I don’t know for how many measures of time I sat at that keyboard as the experience left me. I began to play La Raphaéle again, the strands of suspended dissonance descending over several pedal points before the dance falls towards its close, the cadence ending on low B, F sharp and B. I was alone again with the music. I held down the ivory and ebony keys of the final chord, letting the vibrations follow my visitor as far as they could fly, before lifting my fingers, one by one letting the plectra slap quietly against the damped strings.
And then suddenly a whip crack lashed out from the soundboard like a shot from a flintlock pistol. The longest iron string had snapped. It snarled across the other strings before coming to rest, a quivering tangle of dark wire on the ancient yellow wood.
I sat for a minute longer, silent, not breathing, wondering what had happened to me, and who the visitor might have been. I realized that I oughtn’t ruin the memory with too much thought. Why, some years later, rereading my initial scribbled account, I’d scrawled, “it was nothing but the skeletons in my closet copulating on a harpsichord.”
But at the time I just sat there repeating quietly, between long bars of silence, “I hope you liked the music.”
I came back to my immediate surroundings after a while and got up to unhook the broken string and coil it. On the other side of the expanse of glass the ferns, the pine trees and the sky slowly filled up with the morning.

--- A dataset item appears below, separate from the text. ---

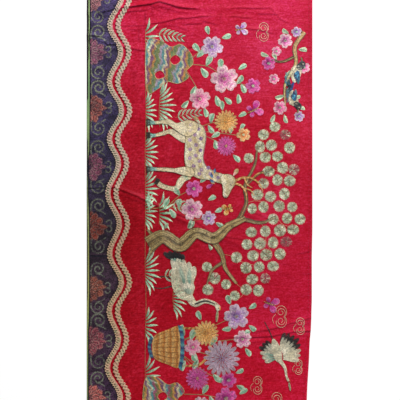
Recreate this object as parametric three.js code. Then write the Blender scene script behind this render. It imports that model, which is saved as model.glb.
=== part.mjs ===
// Embroidered silk panel: a length of red silk with a wavy bordered hem, lying face up.
// Millimetres, +Z up. X runs from the bordered hem to the plain hem, Y runs along the length,
// and the origin is at the middle of the underside.
import * as THREE from 'three';

// --- Driving dimensions -------------------------------------------------------------------
const PANEL = { hemEdge: -258.75, plainEdge: 258.3, halfLength: 500 };
const THICK = { ground: 1.5, brocade: 1.2, braid: 1.8, binding: 1.5, hem: 0.6 };
const GAP = 0.3; // between neighbouring pieces
const HEM = { side: 8, end: 12, step: 0.6 }; // turned-in widths, and the step down to one layer
const BINDING_WIDTH = 8.25;
const BRAID = { inner: 11, bare: 6, outer: 13.5 }; // braid, bare silk between, second braid
const BROCADE_SEAM_Y = -129; // where two lengths of brocade meet end to end
const ROW_STEP = 17; // longest step along Y between two rows of the cloth

// --- The wavy line where the brocade ends: one row for each turn of the wave ---------------
const WAVE_TURNS = [
  { y: 530, x: -213 }, { y: 465, x: -185 }, { y: 402, x: -212 }, { y: 340, x: -187 },
  { y: 271, x: -213 }, { y: 205, x: -185 }, { y: 140, x: -213 }, { y: 85, x: -192 },
  { y: 14, x: -217 }, { y: -55, x: -190 }, { y: -124, x: -213 }, { y: -189, x: -185 },
  { y: -255, x: -214 }, { y: -320, x: -192 }, { y: -386, x: -218 }, { y: -453, x: -188 },
  { y: -518, x: -214 },
];

// --- Edges: how much binding shows beside the brocade, and where the plain edge lies --------
const BINDING_SHOWS = [
  { y: 500, width: 4.6 }, { y: 392, width: 4.6 }, { y: 375, width: 3.2 }, { y: 320, width: 4.8 },
  { y: 230, width: 4.4 }, { y: 115, width: 3.5 }, { y: 90, width: 0.5 }, { y: 10, width: 0.5 },
  { y: -30, width: 3.0 }, { y: -200, width: 3.4 }, { y: -275, width: 2.4 }, { y: -300, width: 0.9 },
  { y: -500, width: 0.7 },
];
const PLAIN_EDGE = [
  { y: 500, x: 258.3 }, { y: -69, x: 258.3 }, { y: -129, x: 257 }, { y: -230, x: 257 },
  { y: -292, x: 255.1 }, { y: -331, x: 251.6 }, { y: -366, x: 250.7 }, { y: -435, x: 246.3 },
  { y: -500, x: 244 },
];

// --- Folds, from the far end to the near end. The crest is given at points along it, and ----
// --- upper and lower are the widths of its two slopes. --------------------------------------
const FOLDS = [
  { name: 'head fold', upper: 9, lower: 6.5, crest: [
    { x: -259, y: 429, rise: 2.2 }, { x: -218, y: 432, rise: 3.4 }, { x: -189, y: 441, rise: 4.6 },
    { x: -127, y: 448, rise: 5.5 }, { x: -92, y: 453, rise: 5.5 }, { x: -57, y: 446, rise: 4.4 },
    { x: -18, y: 440, rise: 3.0 }, { x: 100, y: 438, rise: 1.2 }, { x: 259, y: 437, rise: 0.4 }] },
  { name: 'soft fold below the head', upper: 7, lower: 7, crest: [
    { x: -259, y: 396, rise: 0 }, { x: -150, y: 397, rise: 0.3 }, { x: -110, y: 402, rise: 1.8 },
    { x: -46, y: 418, rise: 2.2 }, { x: 34, y: 421, rise: 1.6 }, { x: 90, y: 421, rise: 0 },
    { x: 259, y: 421, rise: 0 }] },
  { name: 'border crease', upper: 6, lower: 6, crest: [
    { x: -259, y: 379, rise: 2.4 }, { x: -218, y: 366, rise: 2.6 }, { x: -189, y: 353, rise: 2.4 },
    { x: -57, y: 346, rise: 0.5 }, { x: 20, y: 366, rise: 0.3 }, { x: 92, y: 389, rise: 1.6 },
    { x: 172, y: 393, rise: 1.6 }, { x: 259, y: 394, rise: 0.3 }] },
  { name: 'light fold', upper: 9, lower: 9, crest: [
    { x: -259, y: 106, rise: 0 }, { x: 40, y: 6, rise: 0 }, { x: 99, y: -23, rise: 1.6 },
    { x: 200, y: -76, rise: 1.6 }, { x: 259, y: -107, rise: 0.4 }] },
  { name: 'long diagonal fold', upper: 11, lower: 7, crest: [
    { x: -259, y: 50, rise: 0.6 }, { x: -189, y: 25, rise: 1.8 }, { x: -115, y: -9, rise: 3.4 },
    { x: -23, y: -55, rise: 3.8 }, { x: 23, y: -82, rise: 3.4 }, { x: 115, y: -104, rise: 2.4 },
    { x: 172, y: -156, rise: 1.4 }, { x: 259, y: -196, rise: 0.3 }] },
  { name: 'near fold', upper: 7, lower: 6, crest: [
    { x: -259, y: -344, rise: 0 }, { x: -20, y: -337, rise: 0.2 }, { x: 16, y: -331, rise: 1.8 },
    { x: 122, y: -304, rise: 2.6 }, { x: 259, y: -274, rise: 2.0 }] },
  { name: 'near side fold', upper: 6, lower: 7, crest: [
    { x: -259, y: -372, rise: 0 }, { x: 60, y: -348, rise: 0.2 }, { x: 122, y: -324, rise: 1.5 },
    { x: 259, y: -301, rise: 1.8 }] },
];
const SEAM_ROW = [
  { x: -259, y: BROCADE_SEAM_Y }, { x: -150, y: BROCADE_SEAM_Y }, { x: 120, y: -215 },
  { x: 259, y: -230 },
];
// A soft pucker that runs along Y beside the outer braid.
const PUCKER = { rise: 1.6, top: 40, bottom: -180, fade: 40 };

// --- Reading the tables ---------------------------------------------------------------------
const ramp = (from, to, at) => Math.min(1, Math.max(0, (at - from) / (to - from)));
const ease = (t) => (1 - Math.cos(Math.PI * t)) / 2;

// The value of one column between two rows of a table, by default along a straight line.
function read(table, key, column, at, shape = (t) => t) {
  const last = table.length - 2;
  const found = table.findIndex((row, i) => i <= last
    && (at - row[key]) * (at - table[i + 1][key]) <= 0);
  const first = found >= 0 ? found : (Math.abs(at - table[0][key])
    < Math.abs(at - table[last + 1][key]) ? 0 : last);
  const [a, b] = [table[first], table[first + 1]];
  return a[column] + (b[column] - a[column]) * shape(ramp(a[key], b[key], at));
}

const waveX = (y) => read(WAVE_TURNS, 'y', 'x', y, ease);
const plainEdgeX = (y) => read(PLAIN_EDGE, 'y', 'x', y);
const brocadeEdgeX = (y) => PANEL.hemEdge + read(BINDING_SHOWS, 'y', 'width', y);
const crestY = (fold, x) => read(fold.crest, 'x', 'y', x);

// --- Rows: lines across the panel that bend with the folds -----------------------------------
const shifted = (line, by) => (x) => line(x) + by;
const foldRows = FOLDS.flatMap((fold) => {
  const crest = (x) => crestY(fold, x);
  return [shifted(crest, fold.upper), crest, shifted(crest, -fold.lower)];
});
const seamRow = (x) => read(SEAM_ROW, 'x', 'y', x);
const endRow = (side, inset) => () => side * (PANEL.halfLength - inset);
const hemRows = [0, HEM.end, HEM.end + HEM.step];
const mainRows = [
  ...hemRows.map((inset) => endRow(1, inset)), ...foldRows, seamRow,
  ...hemRows.map((inset) => endRow(-1, inset)),
].sort((a, b) => b(PANEL.hemEdge) - a(PANEL.hemEdge));

function rowsBetween(upper, lower) {
  const widest = Math.max(...[-259, -150, -50, 50, 150, 259].map((x) => upper(x) - lower(x)));
  const count = Math.max(1, Math.ceil(widest / ROW_STEP));
  return Array.from({ length: count }, (_, i) => (
    (x) => upper(x) + (lower(x) - upper(x)) * i / count));
}

const rows = mainRows.flatMap((row, i) => (
  i < mainRows.length - 1 ? rowsBetween(row, mainRows[i + 1]) : [row]));
const seamIndex = rows.findIndex((row) => Math.abs(row(PANEL.hemEdge) - BROCADE_SEAM_Y) < 1e-6);

// --- Lanes: lines along the panel that follow its edges and the wave --------------------------
const bindingLane = () => PANEL.hemEdge;
const jointX = PANEL.hemEdge + BINDING_WIDTH;
const fromWave = (distance) => (y) => waveX(y) + distance;
const bareX = fromWave(BRAID.inner);
const outerBraidX = fromWave(BRAID.inner + BRAID.bare);
const braidsEndX = fromWave(BRAID.inner + BRAID.bare + BRAID.outer);
const FIELD_START = -105;
const fieldLanes = [FIELD_START, -50, 10, 70, 130, 190].map((x) => () => x);
const puckerLane = (y) => braidsEndX(y) + (FIELD_START - braidsEndX(y)) * 0.3;
const groundLanes = [
  () => jointX + GAP / 2, waveX, bareX, outerBraidX, braidsEndX, puckerLane, ...fieldLanes,
  (y) => plainEdgeX(y) - HEM.side - HEM.step, (y) => plainEdgeX(y) - HEM.side, plainEdgeX,
];

// --- Height of the cloth's underside over the surface it lies on ------------------------------
function foldHeight(x, y) {
  let height = 0;
  for (const fold of FOLDS) {
    const away = y - crestY(fold, x);
    const slope = away > 0 ? fold.upper : fold.lower;
    const part = Math.max(0, 1 - Math.abs(away) / slope);
    height += part * read(fold.crest, 'x', 'rise', x);
  }
  return height;
}

function puckerHeight(x, y) {
  const along = ramp(PUCKER.bottom - PUCKER.fade, PUCKER.bottom, y)
    * ramp(PUCKER.top + PUCKER.fade, PUCKER.top, y);
  const middle = puckerLane(y);
  const across = x < middle ? ramp(braidsEndX(y), middle, x) : ramp(FIELD_START, middle, x);
  return PUCKER.rise * along * across;
}

const underside = (x, y) => foldHeight(x, y) + puckerHeight(x, y);

function groundTop(x, y) {
  const sideHem = x > plainEdgeX(y) - HEM.side - 1e-6 ? THICK.hem : 0;
  const endHem = Math.abs(y) > PANEL.halfLength - HEM.end - 1e-6 ? THICK.hem : 0;
  return underside(x, y) + THICK.ground + Math.max(sideHem, endHem);
}

const laidOn = (x, y) => groundTop(x, y) + GAP;

// --- One piece of cloth: a closed solid over a stretch of rows and a set of lanes --------------
function pointOn(row, lane) {
  let x = lane(row(0));
  for (let i = 0; i < 8; i += 1) x = lane(row(x));
  return { x, y: row(x) };
}

function clothGeometry(pieceRows, lanes, bottom, thickness) {
  const across = lanes.length;
  const layerSize = pieceRows.length * across;
  const below = [];
  const above = [];
  for (const row of pieceRows) {
    for (const lane of lanes) {
      const { x, y } = pointOn(row, lane);
      below.push(x, y, bottom(x, y));
      above.push(x, y, thickness(x, y));
    }
  }
  const faces = [];
  const quad = (a, b, c, d) => faces.push(a, b, c, a, c, d);
  const at = (row, lane) => row * across + lane;
  for (let r = 0; r < pieceRows.length - 1; r += 1) {
    for (let l = 0; l < across - 1; l += 1) {
      const [a, b, c, d] = [at(r, l), at(r + 1, l), at(r + 1, l + 1), at(r, l + 1)];
      quad(a + layerSize, b + layerSize, c + layerSize, d + layerSize);
      quad(a, d, c, b);
    }
  }
  const wall = (a, b) => quad(a, b, b + layerSize, a + layerSize);
  for (let r = 0; r < pieceRows.length - 1; r += 1) {
    wall(at(r + 1, across - 1), at(r, across - 1));
    wall(at(r, 0), at(r + 1, 0));
  }
  const lastRow = pieceRows.length - 1;
  for (let l = 0; l < across - 1; l += 1) {
    wall(at(0, l + 1), at(0, l));
    wall(at(lastRow, l), at(lastRow, l + 1));
  }
  const geometry = new THREE.BufferGeometry();
  geometry.setAttribute('position', new THREE.Float32BufferAttribute([...below, ...above], 3));
  geometry.setIndex(faces);
  geometry.computeVertexNormals();
  return geometry;
}

function piece(name, geometry, color, roughness) {
  const material = new THREE.MeshStandardMaterial({ color, roughness, metalness: 0 });
  const mesh = new THREE.Mesh(geometry, material);
  mesh.name = name;
  return mesh;
}

// --- The pieces ----------------------------------------------------------------------------
function groundPanel() {
  return piece('ground_panel', clothGeometry(rows, groundLanes, underside, groundTop), 0xb4233a, 0.5);
}

function edgeBinding() {
  const lanes = [bindingLane, () => jointX - GAP / 2];
  const top = (x, y) => underside(x, y) + THICK.binding;
  return piece('edge_binding', clothGeometry(rows, lanes, underside, top), 0x7f9e62, 0.55);
}

function brocadeLength(name, pieceRows) {
  const lanes = [brocadeEdgeX, () => jointX, fromWave(-GAP)];
  const top = (x, y) => laidOn(x, y) + THICK.brocade;
  return piece(name, clothGeometry(pieceRows, lanes, laidOn, top), 0x3d3454, 0.6);
}

function braid(name, lanes) {
  const top = (x, y) => laidOn(x, y) + THICK.braid;
  return piece(name, clothGeometry(rows, lanes, laidOn, top), 0xc3ae98, 0.7);
}

const panel = new THREE.Group();
const seam = rows[seamIndex];
panel.add(
  groundPanel(),
  edgeBinding(),
  brocadeLength('brocade_upper', [...rows.slice(0, seamIndex), shifted(seam, GAP / 2)]),
  brocadeLength('brocade_lower', [shifted(seam, -GAP / 2), ...rows.slice(seamIndex + 1)]),
  braid('braid_inner', [waveX, bareX]),
  braid('braid_outer', [outerBraidX, braidsEndX]),
);

export default panel;
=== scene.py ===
# %% [markdown]
# # An embroidered silk panel
# The panel is a length of red silk. A violet brocade border is laid along one long edge, and its
# wavy inner edge is covered by a braid. A second braid follows it, and a narrow green binding
# finishes the outer edge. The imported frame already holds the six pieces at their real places, so
# this lesson dresses each one: fine cloth, woven figures, plaited cords and silk stitches.

# %% Load the fixed frame
import math
import bpy
import numpy as np
from mathutils.bvhtree import BVHTree
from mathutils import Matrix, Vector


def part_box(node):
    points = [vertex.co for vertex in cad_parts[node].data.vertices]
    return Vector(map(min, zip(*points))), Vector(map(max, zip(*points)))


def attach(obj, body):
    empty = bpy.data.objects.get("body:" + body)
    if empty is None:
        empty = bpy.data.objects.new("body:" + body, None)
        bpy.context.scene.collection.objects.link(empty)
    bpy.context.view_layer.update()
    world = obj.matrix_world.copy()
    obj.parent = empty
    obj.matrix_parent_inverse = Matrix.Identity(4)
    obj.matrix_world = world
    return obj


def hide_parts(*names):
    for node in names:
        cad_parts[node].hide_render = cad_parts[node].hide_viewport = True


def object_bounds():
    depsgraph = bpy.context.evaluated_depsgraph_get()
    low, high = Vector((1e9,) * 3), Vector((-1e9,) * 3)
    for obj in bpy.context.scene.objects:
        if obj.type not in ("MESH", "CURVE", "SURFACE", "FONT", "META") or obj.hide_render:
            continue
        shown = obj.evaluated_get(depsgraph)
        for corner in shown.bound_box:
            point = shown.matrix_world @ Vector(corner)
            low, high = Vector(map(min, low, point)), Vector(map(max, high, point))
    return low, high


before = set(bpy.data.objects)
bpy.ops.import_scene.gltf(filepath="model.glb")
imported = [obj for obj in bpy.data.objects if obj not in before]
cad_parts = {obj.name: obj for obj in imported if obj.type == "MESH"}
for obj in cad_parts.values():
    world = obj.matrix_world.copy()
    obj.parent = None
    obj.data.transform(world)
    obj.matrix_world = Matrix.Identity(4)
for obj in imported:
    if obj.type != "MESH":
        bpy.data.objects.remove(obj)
cad_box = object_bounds()
MM = 0.001
print("nodes:", sorted(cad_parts))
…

It had begun to rain a light silent winter rain. A weak patch of light glanced against the wall of the studio. The shadow of a branch quivered there for a moment and faded again. The early morning sun must have passed across a narrow opening between the plane of the earth and low layers of rain as it rose.
I let myself out of the studio and locked the door behind me as the birds screamed with joy at the brightening light. There were dozens of them in the bushes, plumping their feathers and shaking open their tiny wet wings.